The greatest growth is likely to come from India and China, says TNS, where current low shares of 0.4 and 0.7 percent could quadruple to 1.9 and 2.5 percent respectively. In more mature markets like the UK and US the share could nearly double, to 9.1 and 6.5 percent respectively. Of all the markets studied, Spain was the only one where consumption of sparkling wines is set to decline, with a potential 0.4 percent drop in market share. However, TNS believes that with increasing international demand, cava producers need not fear if their distribution model is right.

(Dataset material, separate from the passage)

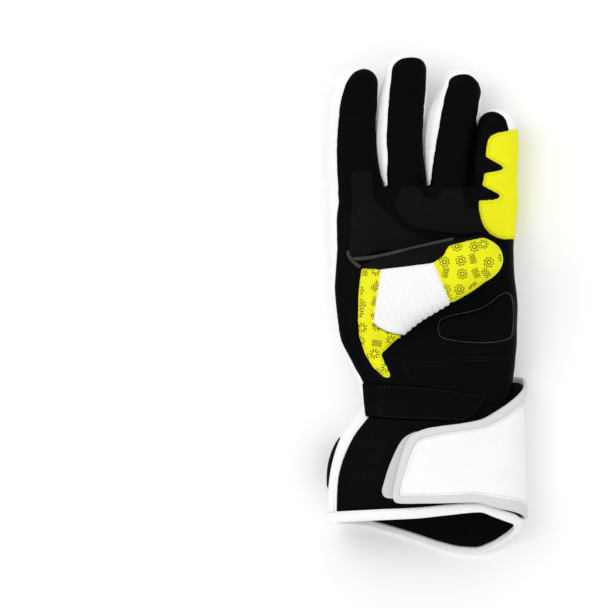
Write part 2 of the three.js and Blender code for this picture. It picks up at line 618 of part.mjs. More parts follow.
// A patch sewn on top of the hand, following its surface.
function patch(name, look, outline, thick, from = 18) {
  const skin = handWithoutThumb(GAP + thick).subtract(handWithoutThumb(GAP));
  const made = skin.intersect(prism(outline, from, TOP)).subtract(thumb(2 * GAP));
  keep(name, look, largest(made));
}

// The cuff's section across a Y: its middle and half sizes.
function cuffSection(y) {
  const [thumbSide, littleSide, bottom, top, stand] = [
    "thumb",
    "little",
    "bottom",
    "top",
    "stand",
  ].map((column) => along(CUFF, column, "y", y));
  return {
    x: (thumbSide + littleSide) / 2,
    z: (bottom + top) / 2,
    wide: (littleSide - thumbSide) / 2,
    high: (top - bottom) / 2,
    stand,
  };
}

// A point over the cuff: degrees round from the little finger's side over the palm side, and
// how far off its surface. Nothing goes below what the cuff rests on.
function onCuff(angle, y, off) {
  const { x, z, wide, high } = cuffSection(y);
  const [across, up] = [Math.cos(radians(angle)), Math.sin(radians(angle))];
  return new THREE.Vector3(
    x + (wide + off) * power(across, 2 / TRUNK_SQUARENESS),
    y,
    Math.max(z + (high + off) * power(up, 2 / TRUNK_SQUARENESS), -Math.min(off, 0)),
  );
}

// The degrees round the cuff's palm side at which a layer off its surface is at x.
function angleAt({ angle, x, y }, off) {
  if (angle !== undefined) return angle;
  const section = cuffSection(y);
  const across = (x - section.x) / (section.wide + off);
  const held = THREE.MathUtils.clamp(across, -1, 1);
  return THREE.MathUtils.radToDeg(Math.acos(power(held, TRUNK_SQUARENESS / 2)));
}

// Where the cuff ends at an angle, less a distance.
function cuffEnd(angle, less = 0) {
  const palmSide = Math.sin(radians(angle)) > 0;
  const { x } = onCuff(angle, FRONT_END[0].y, 0);
  return along(palmSide ? FRONT_END : BACK_END, "y", "x", x) + less;
}

// A piece of the cuff between two angles and two ends, each a function, and two layers.
function cuffPiece(fromAngle, toAngle, start, end, inner, outer, across, down) {
  return sheet(across, down, (u, v, w) => {
    const place = (y) => {
      const [from, to] = [fromAngle(y), toAngle(y)];
      return from + u * (to - from);
    };
    let y = start(place(CUFF_TOP));
    for (let i = 0; i < 3; i++) y = start(place(y)) + v * (end(place(y)) - start(place(y)));
    return onCuff(place(y), y, w ? outer : inner);
  });
}

// The gauntlet's two leathers and the bindings of its opening, all moved out by grow.
function cuffLeathers(grow) {
  const thumbSeam = (y) => along(CUFF_THUMB_SEAM, "angle", "y", y);
  const front = [() => CUFF_LITTLE_SEAM, thumbSeam];
  const back = [(y) => thumbSeam(y) + SEAM_ANGLE, () => 360 + CUFF_LITTLE_SEAM - SEAM_ANGLE];
  const top = () => CUFF_TOP;
  const hem = (depth) => (angle) => cuffEnd(angle, depth);
  const edge = hem(-grow);
  const [frontEnd, backEnd] = [hem(HEM.front + GAP - grow), hem(HEM.back + GAP - grow)];
  const proud = (BINDING - WALL) / 2;
  const layers = [-WALL - proud, proud + grow];
  return {
    cuff_front: cuffPiece(...front, top, frontEnd, -WALL, grow, 16, 6),
    cuff_back: cuffPiece(...back, top, backEnd, -WALL, grow, 22, 6),
    front_hem_binding: cuffPiece(...front, hem(HEM.front + grow), edge, ...layers, 16, 1),
    back_hem_binding: cuffPiece(...back, hem(HEM.back + grow), edge, ...layers, 22, 1),
  };
}

// What fills the slots between the gauntlet's pieces when others are cut clear of them.
function cuffCore() {
  const around = [() => 0, () => 360];
  return cuffPiece(...around, () => CUFF_TOP + 1, (angle) => cuffEnd(angle), -WALL, 0, 32, 7);
}

// The dark cloth that shows inside the opening.
function cuffLining() {
  const { thick, from, off, fromAngle, toAngle } = LINING;
  const [start, end] = [() => from, (angle) => cuffEnd(angle, HEM.back + 2 * GAP)];
  const sides = [() => fromAngle, () => toAngle];
  return cuffPiece(...sides, start, end, -WALL - off - thick, -WALL - off, 16, 2);
}

// How far the flap's underside is off the cuff: over the tape at its end, and standing off the
// wrist at the little finger's side.
function flapLift(angle, y) {
  const turn = THREE.MathUtils.smoothstep(angle, 20, 100);
  const side = Math.cos(radians(THREE.MathUtils.clamp(angle, -90, 90))) ** 2;
  const slack = Math.max(0, Math.sin(radians((angle - 10) * 2))) * FLAP_SLACK;
  const low = THREE.MathUtils.smoothstep(-y, 110, 134);
  return (
    THREE.MathUtils.lerp(FLAP_LIFT.root, FLAP_LIFT.end, turn) +
    cuffSection(y).stand * side +
    (angle < 90 ? slack * low : 0)
  );
}

// The closing flap, and the binding round its three free sides, clear of what lies under them.
function flapPieces(underlying) {
  const onFlap = ({ angle, y }, w, thick) => onCuff(angle, y, flapLift(angle, y) + w * thick);
  const edge = (side) =>
    FLAP_EDGE.map((row) => ({ angle: angleAt(row[side], FLAP_LIFT.end), y: row[side].y }));
  const [outer, inner] = [edge("outer"), edge("inner")];
  const mix = (a, b, share) => ({
    angle: a.angle + share * (b.angle - a.angle),
    y: a.y + share * (b.y - a.y),
  });
  const last = FLAP_EDGE.length - 1;
  const field = sheet(FLAP_TURN, 5, (u, v, w) => {
    const i = Math.round(u * FLAP_TURN);
    return onFlap(mix(inner[i], inner[last - i], v), w, FLAP);
  });
  const strip = sheet(last, 1, (u, v, w) => {
    const i = Math.round(u * last);
    return onFlap(mix(inner[i], outer[i], FLAP_SEAM + v * (1 - FLAP_SEAM)), w, FLAP_BINDING);
  });
  keep("cuff_flap", "whiteLeather", largest(field.subtract(underlying)));
  keep("flap_binding", "greyBinding", largest(strip.subtract(underlying)));
}

// A strip laid on the cuff through rows of two places each.
function laidOn(rows, inner, outer, down) {
  return sheet(rows.length - 1, down, (u, v, w) => {
    const ends = rows[Math.round(u * (rows.length - 1))];
    const off = w ? outer : inner;
    const [from, to] = ends.map((place) => ({ angle: angleAt(place, off), y: place.y }));
    return onCuff(from.angle + v * (to.angle - from.angle), from.y + v * (to.y - from.y), off);
  });
}

function strapAndTape(underlying) {
  const rows = STRAP.map(({ upper, lower }) => [upper, lower]);
  const wrist = join([trunk(GAP), sleeve(CUFF_TOP, TRUNK[0].y + 1, GAP), underlying]);
  const strap = laidOn(rows, -WALL / 2, GAP + STRAP_THICK, 2);
  keep("wrist_strap", "blackLeather", largest(strap.subtract(wrist)));
  const tape = TAPE_ROWS.map(({ y, from, to }) => [from, to].map((x) => ({ x, y })));
  keep("flap_closure_tape", "greyTape", laidOn(tape, GAP, GAP + TAPE, 3));
}

// A padded sliver, thick along its middle.
function sidePad() {
  const { fromY, toY, fromAngle, toAngle, thick, edge } = SIDE_PAD;
  const pad = sheet(6, 6, (u, v, w) => {
    const round = Math.sin(Math.PI * u) * Math.sin(Math.PI * v);
    const lens = Math.sin(Math.PI * v);
    const middle = (fromAngle + toAngle) / 2;
    const angle = middle + (u - 0.5) * (toAngle - fromAngle) * (0.25 + 0.75 * lens);
    const off = w ? GAP + edge + (thick - edge) * round : GAP;
    return onCuff(angle, fromY + v * (toY - fromY), off);
  });
  keep("cuff_side_pad", "blackLeather", pad);
}

// A round cord through points.
function cord(points, radius) {
  const path = new THREE.CatmullRomCurve3(points.map((point) => new THREE.Vector3(...point)));
  const steps = (points.length - 1) * 2;
  const sides = 5;
  const frames = path.computeFrenetFrames(steps, false);
  const ring = (i, k) => {
    const angle = (2 * Math.PI * k) / sides;
    return path
      .getPointAt(i / steps)
      .addScaledVector(frames.normals[i], radius * Math.cos(angle))
      .addScaledVector(frames.binormals[i], radius * Math.sin(angle));
  };
  const made = [path.getPointAt(0), path.getPointAt(1)];
  for (let i = 0; i <= steps; i++) for (let k = 0; k < sides; k++) made.push(ring(i, k));
  const at = (i, k) => 2 + i * sides + (k % sides);
  const triangles = [];
  for (let k = 0; k < sides; k++) {
    triangles.push([0, at(0, k + 1), at(0, k)], [1, at(steps, k), at(steps, k + 1)]);
    for (let i = 0; i < steps; i++) {
      triangles.push([at(i, k), at(i, k + 1), at(i + 1, k + 1)]);
      triangles.push([at(i, k), at(i + 1, k + 1), at(i + 1, k)]);
    }
  }
  return solidOf(made, triangles);
}

function piping() {
  const cords = [PIPING.main, PIPING.hook].map((points) => cord(points, PIPING.radius));
  keep("thumb_piping", "darkPiping", join(cords));
}

// The guard's outline: its inner edge with the spikes let in, closed beyond the finger.
function guardOutline() {
  const inner = GUARD_EDGE.flatMap((place, i) => {
    const next = GUARD_EDGE[i + 1];
    const spikes = next ? GUARD_SPIKES.filter(({ y }) => y < place.y && y >= next.y) : [];
    const cuts = spikes.flatMap(({ x, y, above, below }) => {
      const root = (height) => ({ x: along(GUARD_EDGE.slice(1, -1), "x", "y", height), y: height });
      const onWay = (from, part, sag) => ({
        x: from.x + part * (x - from.x),
        y: from.y + part * sag * (y - from.y),
      });
      const upper = SPIKE_STEPS.map((part) => onWay(root(above), part, SPIKE_SAG.above));
      const lower = SPIKE_STEPS.map((part) => onWay(root(below), part, SPIKE_SAG.below));
      return [root(above), ...upper, { x, y }, ...lower.reverse(), root(below)];
    });
    return [place, ...cuts];
  });
  const [first, last] = [inner[0], inner[inner.length - 1]];
  return [{ x: GUARD_REACH, y: first.y }, ...inner, { x: GUARD_REACH, y: last.y }];
}

names.forEach(fingerPanels);
handPanels();
thumbPanels();
patch("grip_panel_fingers", "gripLeather", GRIP_FINGERS, OVERLAY);
patch("grip_panel_index", "gripLeather", GRIP_INDEX, OVERLAY);
patch("heel_pad", "blackLeather", HEEL_PAD, PAD);
patch("little_finger_guard", "yellowLeather", guardOutline(), OVERLAY, 6);
const leathers = cuffLeathers(0);
keep("cuff_front", "blackLeather", leathers.cuff_front);
keep("cuff_back", "whiteLeather", leathers.cuff_back);
keep("front_hem_binding", "whiteLeather", leathers.front_hem_binding);
keep("back_hem_binding", "whiteLeather", leathers.back_hem_binding);
keep("cuff_lining", "darkCloth", cuffLining());
const underFlap = join([...Object.values(cuffLeathers(GAP)), cuffCore()]);
flapPieces(underFlap);
strapAndTape(underFlap);
sidePad();
piping();

const glove = new THREE.Group();
for (const [name, { made, look }] of parts) {
  const mesh = made.getMesh();
  const points = new Float32Array(mesh.numVert * 3);
  for (let i = 0; i < mesh.numVert; i++)
    points.set(mesh.vertProperties.subarray(i * mesh.numProp, i * mesh.numProp + 3), i * 3);
  const geometry = new THREE.BufferGeometry();
  geometry.setAttribute("position", new THREE.BufferAttribute(points, 3));
  geometry.setIndex(new THREE.BufferAttribute(mesh.triVerts, 1));
  geometry.computeVertexNormals();
  const piece = new THREE.Mesh(
    geometry,
    new THREE.MeshStandardMaterial({ ...LOOKS[look], metalness: 0 }),
  );
  piece.name = name;
  glove.add(piece);
}

const box = new THREE.Box3().setFromObject(glove);
const middle = box.getCenter(new THREE.Vector3());
glove.position.set(-middle.x, -middle.y, -box.min.z);

export default glove;
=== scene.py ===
"""A left-hand racing gauntlet glove for motorcycling, dressed over its CAD frame.

Tables and shapes are in millimetres in the glove's own drawing, where Y runs from the cuff to
the fingertips; SHIFT brings them to the frame's origin, and meshes are written in metres.
"""

import math

import bpy
import numpy as np
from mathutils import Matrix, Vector
from mathutils.bvhtree import BVHTree
from mathutils.kdtree import KDTree


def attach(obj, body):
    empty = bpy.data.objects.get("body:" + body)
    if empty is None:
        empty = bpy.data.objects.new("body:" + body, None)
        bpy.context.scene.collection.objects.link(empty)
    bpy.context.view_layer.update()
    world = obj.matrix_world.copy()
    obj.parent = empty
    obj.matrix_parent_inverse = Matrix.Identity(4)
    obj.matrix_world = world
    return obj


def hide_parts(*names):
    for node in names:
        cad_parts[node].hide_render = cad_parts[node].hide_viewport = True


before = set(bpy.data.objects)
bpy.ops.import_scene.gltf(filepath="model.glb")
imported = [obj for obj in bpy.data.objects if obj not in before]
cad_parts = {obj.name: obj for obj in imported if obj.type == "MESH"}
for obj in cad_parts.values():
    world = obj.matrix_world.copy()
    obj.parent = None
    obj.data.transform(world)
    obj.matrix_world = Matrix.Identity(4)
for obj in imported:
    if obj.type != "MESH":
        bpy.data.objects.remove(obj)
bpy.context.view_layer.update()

SHIFT = np.array([-0.568, 0.369, 0.0])
GRID = 1.35  # the hand's mesh
SNAP = 0.15  # a corner nearer to a cut than this share of its edge is moved onto it
WALL = 1.5  # leather
CUFF_WALL = 2.2  # leather and lining
CUFF_LONG, CUFF_ROUND = 75, 140  # about the size of each half of the cuff
OVERLAY = 1.5
PAD = 3.4
WRIST_SEAM = -66.3
PANEL_FLOOR = 22  # the thumb's base panel lies above this height
ABOVE = 90  # rays fall on the glove from here
FAR = 99.0  # further than any distance that shapes something
PLAN_WIDTH = 401.28  # what the picture shows, across and down, at the height PLAN_LEVEL
PLAN_LEVEL = 25
LENS = 1200  # so long that the view from straight above is as flat as a drawing
PLAN_CENTRE = (-80.7, -0.1)
TURN = 6.283  # a full turn in radians


def table(names, *rows):
    """Rows of numbers, each as a dict by these names."""
    return [dict(zip(names.split(), row)) for row in rows]


def stall(tip, lean, spread, seam, rows):
    """A finger; spread moves it aside while the hand is meshed, so that neighbours stay apart."""
    seam, rows = table("y level slope rise", *seam), table("y x z wide high", *rows)
    return dict(tip=tip, lean=lean, spread=spread, seam=seam, rows=rows)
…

Elsewhere, sparkling wine and Champagne consumption is expected to jump by 4.2 percent in Brazil, off a current market share of 3.5 percent, by 5.4 percent in Nigeria where the current share is also fairly low at 3.6 percent, and by 4.2 percent in South Africa (2.4 percent). Off a much more significant base (12.5 percent), the category is expected to continue to rise (+2.2 percent) in France, Germany (+1.9 percent/9.9 percent), Russia (+2.9 percent/8.1 percent) and Australia (+1.7 percent/7.6 percent).

“The study does not indicate that consumers plan to increase their alcohol consumption overall, more that they would like to drink sparkling wines more regularly,” Hofmeyr pointed out.



Henri Giraud launches UK Champagne Bar

Champagne Henri Giraud has launched “Giraud Champagne Bar”, its first Champagne bar in the UK .  The Aÿ-based house has set up the in the courtyard of Amuse Bouche in Parsons Green, West London. With seating for 30, the the new champagne bar offers four different Champagnes from the Henri Girard range, by both the glass and bottle: Blanc de Blancs NV, Esprit Rosé NV, Hommage à François Hémart Grand Cru and Code Noir Grand Cru NV.  Other offerings include  smoked ham, fig bruschetta, mini beef skewers with teriyaki sauce and wild mushroom risotto balls canapés.
Source:  Drinks Business

Charles Heidsieck is set to release revamped expressions of Brut Reserve & Rosé Reserve

Champagne Charles Heidsieck is set to release revamped expressions of its Brut Reserve and Rosé Reserve variants in the U.S. next month. The “newly refined” Charles Heidsieck Brut ($65) and Rosé ($80) are made from equal proportions Chardonnay, Pinot Noir and Pinot Meunier. Both are aged for more than three years and are packaged in newly designed bottles made in the shape of magnums. The new Brut and Rosé offerings’ labels are a recreation of a 1926 vintage label found on bottles in Charles Heidsieck’s cellars in Reims. Rémy Cointreau USA serves as Charles Heidsieck’s U.S. importer.